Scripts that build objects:
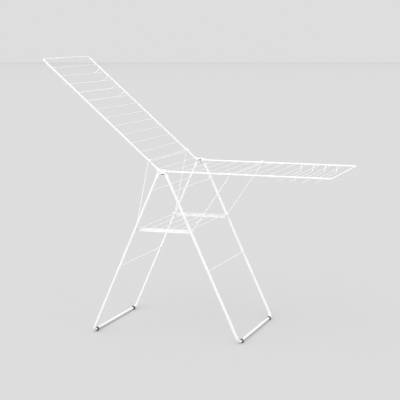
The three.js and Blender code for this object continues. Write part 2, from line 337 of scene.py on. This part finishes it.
def eyed_tube(pin_centre, direction, half_y, corner_reach, radius, bend, eye):
    """A tube bent into a U, with both ends flattened to thin round-nosed eyes about the pins.

    Near each end the section's thickness eases from the flat eye's to the tube's, its width
    follows a half circle round the nose, and its middle shifts sideways onto the eye.
    """
    nose = pin_centre - direction * eye["radius"]
    far = pin_centre + direction * corner_reach
    aside = Y_AXIS * half_y
    path = bent_path([nose - aside, far - aside, far + aside, nose + aside], bend)
    d = distance_from_ends(path)
    round_off = smooth_step((d - eye["flat"]) / eye["blend"])
    nose_share = np.sqrt(np.clip(1 - (1 - np.minimum(d / eye["radius"], 1.0)) ** 2, NOSE_LEAST, 1))
    from_swell = (d - eye["flat"] - SWELL_PLACE * eye["blend"]) / (SWELL_SPREAD * eye["blend"])
    swell = eye["swell"] * np.exp(-from_swell ** 2)
    wide = (eye["radius"] + (radius - eye["radius"]) * round_off + swell) * nose_share
    thick = eye["half_thick"] + (radius - eye["half_thick"]) * round_off
    thick = thick * np.clip(nose_share * NOSE_THICKNESS_RATE, NOSE_LEAST_THICKNESS, 1)
    shift = eye["shift"] * (1 - round_off)
    power = 2 + EYE_POWER * (1 - round_off)
    normal = unit(np.cross(direction, Y_AXIS))
    return carried(path, normal, wide, thick, shift, power, TUBE_SEGMENTS)


WELD = 1.1 * MM                         # a weld's swelling of a wire's radius at its end
WELD_SPREAD = 1.6 * MM
WELD_RUN = 6 * MM                       # close stations reach this far from a wire's end
WELD_STATIONS = 9
SKEW = [0.31, 0.17, 0.93]               # a direction that no wire has


def wire_between(a, b, radius, weld=WELD, segments=WIRE_SEGMENTS):
    """A straight round wire whose radius swells in a small weld fillet at each end."""
    length = np.linalg.norm(b - a)
    close = np.linspace(0, WELD_RUN, WELD_STATIONS) / length
    shares = np.concatenate([close, 1 - close[::-1]])
    d = np.minimum(shares, 1 - shares) * length
    r = radius + weld * np.exp(-(d / WELD_SPREAD) ** 2)
    along = unit(b - a)
    side = unit(np.cross(along, SKEW))
    other = np.cross(along, side)
    angle = round_angles(segments)
    ring = np.cos(angle)[:, None] * side + np.sin(angle)[:, None] * other
    return straight(a, b, shares)[:, None] + r[:, None, None] * ring


def cross_wire(node, half_length, radius, **options):
    """A straight wire across the rack through the middle of a CAD node's box."""
    place = middle(node)
    reach = half_length * Y_AXIS
    return wire_between(place - reach, place + reach, radius, **options)


def stadium_rings(centre, half_length, rings, sign, segments=40):
    """A solid across the rack: a stadium outline in X-Z whose radius follows rings of (radius, y).

    With half_length 0 it is a solid of revolution, such as a pin with a domed head.
    """
    angle = np.linspace(-np.pi / 2, 1.5 * np.pi, segments, endpoint=False)
    c, s = np.cos(angle), np.sin(angle)
    offset = np.where(c >= -TINY, half_length, -half_length)
    radius = np.array([r for r, _ in rings])[:, None]
    y = np.array([v for _, v in rings])[:, None] * sign
    x = centre[0] + offset + radius * c
    z = centre[2] + radius * s
    return np.stack([x, np.broadcast_to(y, x.shape), z], axis=-1)


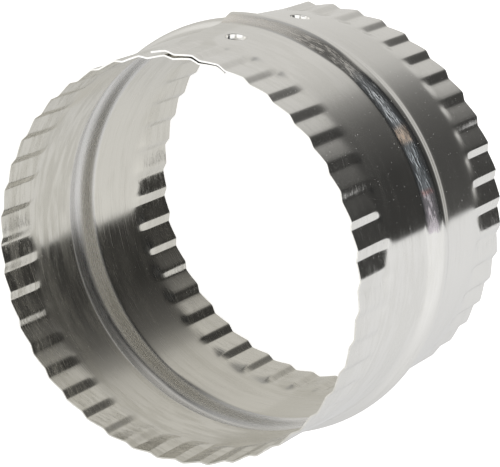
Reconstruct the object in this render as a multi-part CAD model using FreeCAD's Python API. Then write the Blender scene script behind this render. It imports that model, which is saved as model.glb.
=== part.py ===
import FreeCAD, Part
import math
import os

# Crimped connector for 4 inch round duct: one strip of aluminium sheet, crimped along both
# long edges, beaded along its middle, rolled into a ring and press-joined where it laps.
# The duct's axis is Z. The origin is on that axis, on the plane of the lower rim.
# The lap is centred on +X. All lengths are in millimetres and all angles in degrees.

sheet = 0.4

length = 76.2
body_radius = 50.5
end_taper = 1.0

# The shares are of one crimp's pitch. The phase is from the strip's first edge to a ridge,
# and the offset is how far the lower rim's crimps lie past the upper rim's.
crimp_length = 13.5
crimps_around = 44
crimp_depth = 0.95
crimp_steep_share = 0.36
crimp_ridge_share = 0.10
crimp_phase = 0.33
crimp_offset = 0.5
crimp_toe = 2.2

bead_width = 12.0
bead_height = 2.0
bead_crest_radius = 3.5

lap_length = 21.0
lap_clearance = 0.15
run_out_crimps = 5

joint_radius = 2.5
joint_depth = 1.5
joint_wall = 0.3
joint_corner = 0.5
joint_spacing = 32.0

# The pressing tools reach this far past the sheet at their ends, and at their flanks.
reach = 1.0
flank_reach = 0.08

# Each crimp is pressed in from the collar's own radius, which the ridges keep.
collar_radius = body_radius - end_taper
pitch_angle = 360.0 / crimps_around
lap_angle = math.degrees(lap_length / body_radius)
inner_edge_angle = -lap_angle / 2

# The last stretch of the strip is rolled about its own centre, so that it leaves the ring
# tangentially, at a ridge, and clears the strip's first edge by the sheet and the clearance.
run_out_angle = (run_out_crimps - crimp_phase) * pitch_angle
run_out_start = inner_edge_angle + 360.0 - run_out_angle
centre_shift = (sheet + lap_clearance) / (1 - math.cos(math.radians(run_out_angle)))

UP = FreeCAD.Vector(0, 0, 1)


def direction(angle):
    return FreeCAD.Vector(math.cos(math.radians(angle)), math.sin(math.radians(angle)), 0)


class Stretch:
    """A stretch of the rolled strip: a centre, the growth of its radius and two end angles."""

    def __init__(self, start, sweep, first_ridge, shift):
        growth = collar_radius / (collar_radius + shift)
        self.shift = shift
        self.start = start
        self.sweep = sweep * growth
        self.pitch = pitch_angle * growth
        self.first_ridge = first_ridge
        self.centre = direction(start) * -shift

    def point(self, angle, radius, z):
        return self.centre + direction(angle) * (radius + self.shift) + UP * z

    def ridges(self, offset):
        """The ridges that start a crimp, from the one before the stretch to its last."""
        known = self.first_ridge + offset * self.pitch
        first = known - self.pitch * math.ceil((known - self.start) / self.pitch - 1e-6)
        count = math.ceil((self.start + self.sweep - first) / self.pitch - 1e-6)
        return [first + self.pitch * i for i in range(count)]


def bead_flank_angle():
    """The slope of the straight flanks, which are tangent to the crest's arc."""
    centre_drop = bead_crest_radius - bead_height
    centre_away = math.hypot(bead_width / 2, centre_drop)
    return math.atan2(bead_width / 2, centre_drop) - math.acos(bead_crest_radius / centre_away)


def wall_edges(inset, overrun):
    """One face of the sheet, from below the lower rim over the bead to above the upper rim."""
    middle = length / 2
    flank = bead_flank_angle()
    crest_drop = bead_crest_radius * (1 - math.cos(flank))
    crest_half = bead_crest_radius * math.sin(flank)
    steps = [
        (collar_radius, middle + overrun),
        (collar_radius, middle - crimp_length),
        (body_radius, bead_width / 2),
        (body_radius + bead_height - crest_drop, crest_half),
    ]
    lower = [FreeCAD.Vector(r - inset, 0, middle - along) for r, along in steps]
    upper = [FreeCAD.Vector(r - inset, 0, middle + along) for r, along in reversed(steps)]
    top = FreeCAD.Vector(body_radius + bead_height - inset, 0, middle)
    crest = Part.Arc(lower[-1], top, upper[0]).toShape()
    straights = [Part.makeLine(a, b) for side in (lower, upper) for a, b in zip(side, side[1:])]
    return straights + [crest]


def plain_block(stretch, inset, overrun):
    """All that lies inside one face of the sheet, down to a core that is cut away later."""
    core = collar_radius - crimp_depth - sheet - 2 * reach - overrun
    low = -overrun
    high = length + overrun
    outer = collar_radius - inset
    corners = [(outer, low), (core, low), (core, high), (outer, high)]
    points = [FreeCAD.Vector(r, 0, z) for r, z in corners]
    closing = [Part.makeLine(a, b) for a, b in zip(points, points[1:])]
    section = Part.Face(Part.Wire(Part.__sortEdges__(wall_edges(inset, overrun) + closing)))
    section.translate(FreeCAD.Vector(stretch.shift, 0, 0))
    past_end = math.degrees(overrun / body_radius)
    section.rotate(FreeCAD.Vector(0, 0, 0), UP, stretch.start - past_end)
    section.translate(stretch.centre)
    return section.revolve(stretch.centre, UP, stretch.sweep + 2 * past_end)


def crimp_section(stretch, ridge, inset, lift, z):
    """A kite over one crimp: its two lower sides are the crimp's gentle and steep flanks."""
    half_ridge = crimp_ridge_share / 2 * stretch.pitch
    valley_angle = ridge + (1 - crimp_steep_share) * stretch.pitch
    surface = collar_radius - inset
    valley = stretch.point(valley_angle, surface - crimp_depth, z)
    gentle_top = stretch.point(ridge + half_ridge, surface, z)
    steep_top = stretch.point(ridge + stretch.pitch - half_ridge, surface, z)
    apex = stretch.point(valley_angle, surface + reach, z)
    past = 1 + flank_reach / crimp_depth
    gentle_side = valley + (gentle_top - valley) * past
    steep_side = valley + (steep_top - valley) * past
    wire = Part.makePolygon([valley, gentle_side, apex, steep_side, valley])
    wire.translate(direction(valley_angle) * lift)
    return wire


def crimp_tool(stretch, ridge, inset, rim, root):
    """The press that forms one crimp: full depth from the rim, then a toe that runs out."""
    inward = math.copysign(1, root - rim)
    stations = [
        (rim - inward * reach, 0),
        (root - inward * crimp_toe, 0),
        (root, crimp_depth),
        (root + inward * crimp_toe / 2, crimp_depth * 1.5),
    ]
    sections = [crimp_section(stretch, ridge, inset, lift, z) for z, lift in stations]
    return Part.makeLoft(sections, True, True)


def pressed_block(stretch, inset, overrun):
    lower = [crimp_tool(stretch, r, inset, 0.0, crimp_length) for r in stretch.ridges(crimp_offset)]
    upper_root = length - crimp_length
    upper = [crimp_tool(stretch, r, inset, length, upper_root) for r in stretch.ridges(0.0)]
    return plain_block(stretch, inset, overrun).cut(lower + upper)


def rolled_sheet(stretch):
    """The stretch's sheet is what lies between its outer and its inner face."""
    return pressed_block(stretch, 0.0, 0.0).cut(pressed_block(stretch, sheet, reach))


def wall_radius(z):
    """The outer radius of the plain wall between the crimps and the bead."""
    from_middle = abs(z - length / 2)
    taper_reach = length / 2 - crimp_length - bead_width / 2
    return body_radius - end_taper * (from_middle - bead_width / 2) / taper_reach


def lap_radius(z):
    """The outer face of the lap at its middle, on +X."""
    swing = math.radians(run_out_angle + lap_angle / 2)
    rolled = wall_radius(z) + centre_shift
    across = centre_shift * math.sin(swing)
    return math.sqrt(rolled ** 2 - across ** 2) - centre_shift * math.cos(swing)


def round_plug(radius, base, top, z):
    """A round plug along X with a broken edge at its inner end."""
    seat = FreeCAD.Vector(base, 0, z)
    plug = Part.makeCylinder(radius, top - base, seat, FreeCAD.Vector(1, 0, 0))
    edge = [e for e in plug.Edges if abs(e.CenterOfMass.x - base) < (top - base) / 10]
    return plug.makeChamfer(joint_corner, edge)


def press_joint(z):
    """A round cup pressed through both layers, and the button that it raises inside."""
    face = lap_radius(z)
    floor = face - joint_depth
    button = round_plug(joint_radius + joint_wall, floor - sheet, face - sheet / 2, z)
    cup = round_plug(joint_radius, floor, face + reach, z)
    return button, cup


def connector_sleeve():
    ring_sweep = run_out_start - inner_edge_angle
    first_ridge = inner_edge_angle + crimp_phase * pitch_angle
    ring = Stretch(inner_edge_angle, ring_sweep, first_ridge, 0.0)
    run_out = Stretch(run_out_start, run_out_angle + lap_angle, run_out_start, centre_shift)
    joints = [press_joint(length / 2 + side * joint_spacing / 2) for side in (-1, 1)]
    buttons = [button for button, cup in joints]
    cups = [cup for button, cup in joints]
    strip = rolled_sheet(ring).fuse(rolled_sheet(run_out))
    return strip.fuse(buttons).cut(cups).removeSplitter()


os.makedirs("parts", exist_ok=True)
sleeve = connector_sleeve()
sleeve = sleeve.Solids[0] if len(sleeve.Solids) == 1 else sleeve
print("solids", len(sleeve.Solids), "valid", sleeve.isValid(), "volume", round(sleeve.Volume, 1))
sleeve.exportStep("parts/connector_sleeve.step")
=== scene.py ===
import math

import bpy
from mathutils import Matrix, Vector


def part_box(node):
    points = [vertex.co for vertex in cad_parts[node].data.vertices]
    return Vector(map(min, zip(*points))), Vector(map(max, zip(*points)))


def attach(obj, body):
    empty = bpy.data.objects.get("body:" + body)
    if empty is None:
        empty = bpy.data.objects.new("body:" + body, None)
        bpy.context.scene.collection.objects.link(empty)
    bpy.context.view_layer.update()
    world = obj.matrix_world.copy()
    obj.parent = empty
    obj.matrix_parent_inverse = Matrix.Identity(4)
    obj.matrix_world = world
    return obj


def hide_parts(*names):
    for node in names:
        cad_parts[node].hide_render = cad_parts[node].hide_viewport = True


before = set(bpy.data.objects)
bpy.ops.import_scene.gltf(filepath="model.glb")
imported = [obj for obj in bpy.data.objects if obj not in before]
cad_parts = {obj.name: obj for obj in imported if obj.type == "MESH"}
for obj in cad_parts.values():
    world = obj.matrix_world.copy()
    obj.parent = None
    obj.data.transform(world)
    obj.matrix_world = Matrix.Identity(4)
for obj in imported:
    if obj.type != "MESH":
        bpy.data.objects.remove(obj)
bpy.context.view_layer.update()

# The blank. The real sleeve starts as a flat strip of 0.4 mm aluminium, as wide as the
# sleeve is long and a little longer than the ring is round, so that its ends lap. Here it
# lies along X and stands up along Z, and the side that faces -Y ends up outside.
low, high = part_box("connector_sleeve")
sheet = 0.0004
length = high.z - low.z
middle = low.z + length / 2
bead_height = 0.0020
body_radius = high.y - bead_height
end_taper = 0.0010
collar_radius = body_radius - end_taper
crimps_around = 44
lap_angle = 0.0210 / body_radius
strip_length = collar_radius * (2 * math.pi + lap_angle)
pitch = 2 * math.pi * collar_radius / crimps_around
# Two places that are nearer to each other than this are the same fold.
near = 0.00002

bpy.ops.object.select_all(action="DESELECT")
bpy.ops.mesh.primitive_plane_add(size=1, rotation=(math.radians(90), 0, 0))
strip = bpy.context.object
strip.name = "rolled_strip"
strip.scale = (pitch, length, 1)
strip.location = (pitch / 2, 0, middle)
bpy.ops.object.transform_apply(location=True, rotation=True, scale=True)


def cut_across(place, normal, **cleared):
    """Bisects the whole strip by a plane, which leaves a row of edges there."""
    bpy.ops.object.mode_set(mode="EDIT")
    bpy.ops.mesh.select_all(action="SELECT")
    bpy.ops.mesh.bisect(plane_co=place, plane_no=normal, **cleared)
    bpy.ops.object.mode_set(mode="OBJECT")


def choose(chosen):
    """Selects the strip's vertices with the given numbers and goes into edit mode."""
    bpy.ops.object.mode_set(mode="EDIT")
    bpy.ops.mesh.select_mode(type="VERT")
    bpy.ops.mesh.select_all(action="DESELECT")
    bpy.ops.object.mode_set(mode="OBJECT")
    for number in chosen:
        strip.data.vertices[number].select = True
    bpy.ops.object.mode_set(mode="EDIT")


def move_vertices(chosen, offset):
    choose(chosen)
    bpy.ops.transform.translate(value=offset)
    bpy.ops.object.mode_set(mode="OBJECT")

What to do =
Extract from the listing above the lines between the line containing "first_ridge = inner_edge_angle" and the line containing "before = set(bpy.data.objects)", keeping both of those lines. Output nothing else.

Answer to this problem =
    first_ridge = inner_edge_angle + crimp_phase * pitch_angle
    ring = Stretch(inner_edge_angle, ring_sweep, first_ridge, 0.0)
    run_out = Stretch(run_out_start, run_out_angle + lap_angle, run_out_start, centre_shift)
    joints = [press_joint(length / 2 + side * joint_spacing / 2) for side in (-1, 1)]
    buttons = [button for button, cup in joints]
    cups = [cup for button, cup in joints]
    strip = rolled_sheet(ring).fuse(rolled_sheet(run_out))
    return strip.fuse(buttons).cut(cups).removeSplitter()


os.makedirs("parts", exist_ok=True)
sleeve = connector_sleeve()
sleeve = sleeve.Solids[0] if len(sleeve.Solids) == 1 else sleeve
print("solids", len(sleeve.Solids), "valid", sleeve.isValid(), "volume", round(sleeve.Volume, 1))
sleeve.exportStep("parts/connector_sleeve.step")
=== scene.py ===
import math

import bpy
from mathutils import Matrix, Vector


def part_box(node):
    points = [vertex.co for vertex in cad_parts[node].data.vertices]
    return Vector(map(min, zip(*points))), Vector(map(max, zip(*points)))


def attach(obj, body):
    empty = bpy.data.objects.get("body:" + body)
    if empty is None:
        empty = bpy.data.objects.new("body:" + body, None)
        bpy.context.scene.collection.objects.link(empty)
    bpy.context.view_layer.update()
    world = obj.matrix_world.copy()
    obj.parent = empty
    obj.matrix_parent_inverse = Matrix.Identity(4)
    obj.matrix_world = world
    return obj


def hide_parts(*names):
    for node in names:
        cad_parts[node].hide_render = cad_parts[node].hide_viewport = True


before = set(bpy.data.objects)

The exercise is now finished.